Glossary
What is a Round Robin Tournament?
A round robin tournament is a competition format in which every participant plays against every other participant exactly once, ensuring each team gets an equal number of games.
In a round robin tournament, the schedule is structured so that every team faces every other team in the field. For a tournament with N teams, each team plays N-1 games, and the total number of matches is N*(N-1)/2. This format is widely regarded as the fairest way to determine a champion because no team can be eliminated by a single bad performance. Round robins are most commonly used during the regular season of recreational and youth leagues, as well as the group stage of larger tournaments. The main advantage is fairness: every team gets equal exposure to the full range of competition, making the final standings highly representative of true ability. The main disadvantage is time.
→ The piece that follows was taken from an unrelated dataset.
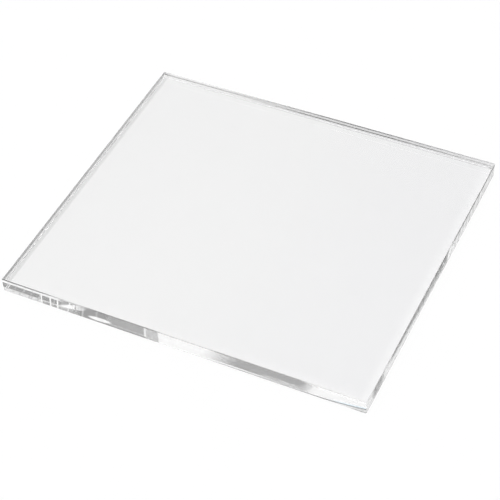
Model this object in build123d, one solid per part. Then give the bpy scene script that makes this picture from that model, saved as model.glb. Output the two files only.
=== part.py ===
"""Clear cast acrylic sheet, cut to size from thick stock, with machine-polished edges.

The sheet lies flat. The origin is the middle of its underside, +X runs along the
long side, +Y along the short side and +Z up through the thickness. All sizes are
in millimetres.
"""

import os

from build123d import *

# Plan size, 9 by 8 inches
SHEET_LENGTH = 228.6
SHEET_WIDTH = 203.2

# Stock gauge of the cast sheet, three eighths of an inch
THICKNESS = 9.525

# The upright corners are only eased by the polisher, not rounded off
CORNER_RADIUS = 0.6

# The arris is the narrow 45 degree bevel that the polishing head leaves all round
# the top and the underside
ARRIS = 0.35

# Buffing softens the line where the arris meets the face and the edge
BUFFED_RADIUS = 0.15


def cut_blank():
    """The sheet as cut: the plan outline, eased at its corners, one gauge thick."""
    outline = RectangleRounded(SHEET_LENGTH, SHEET_WIDTH, CORNER_RADIUS)
    return extrude(outline, amount=THICKNESS)


def rim(blank, height):
    """The closed run of edges round the blank at one height."""
    return blank.edges().filter_by_position(Axis.Z, height, height)


def bevel_arrises(blank):
    """Bevels the rim of the top face and of the underside."""
    rims = rim(blank, 0) + rim(blank, THICKNESS)
    return chamfer(rims, ARRIS)


def buff_arrises(sheet):
    """Rounds the four lines that the two arrises leave round the sheet."""
    heights = (0, ARRIS, THICKNESS - ARRIS, THICKNESS)
    lines = ShapeList()
    for height in heights:
        lines += rim(sheet, height)
    return fillet(lines, BUFFED_RADIUS)


def acrylic_sheet():
    sheet = buff_arrises(bevel_arrises(cut_blank()))
    sheet.label = "acrylic_sheet"
    return sheet


os.makedirs("parts", exist_ok=True)
export_step(acrylic_sheet(), "parts/acrylic_sheet.step")
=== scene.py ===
"""Looks of the clear acrylic sheet: polished glassy plastic on a pale table under soft studio light."""

import math

import bmesh
import bpy
from mathutils import Matrix, Vector


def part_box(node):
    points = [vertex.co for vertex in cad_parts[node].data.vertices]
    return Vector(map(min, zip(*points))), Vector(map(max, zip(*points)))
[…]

A 12-team round robin requires 66 total games, which can stretch across many weeks. For this reason, leagues with large fields often split teams into smaller pools of 4 to 6 and run a round robin within each pool before advancing top finishers to a single-elimination playoff. Scheduling a round robin can be complex, especially when accounting for venue availability and balanced home-and-away assignments. League management software automates this process by generating optimized schedules in seconds, handling bye weeks for odd-numbered fields, and preventing back-to-back home or away stretches.
Example
In a 12-team adult basketball league, a full round robin means each team plays 11 games for a total of 66 matches across the season. If the league plays two games per night on three courts, the regular season takes 11 weeks to complete.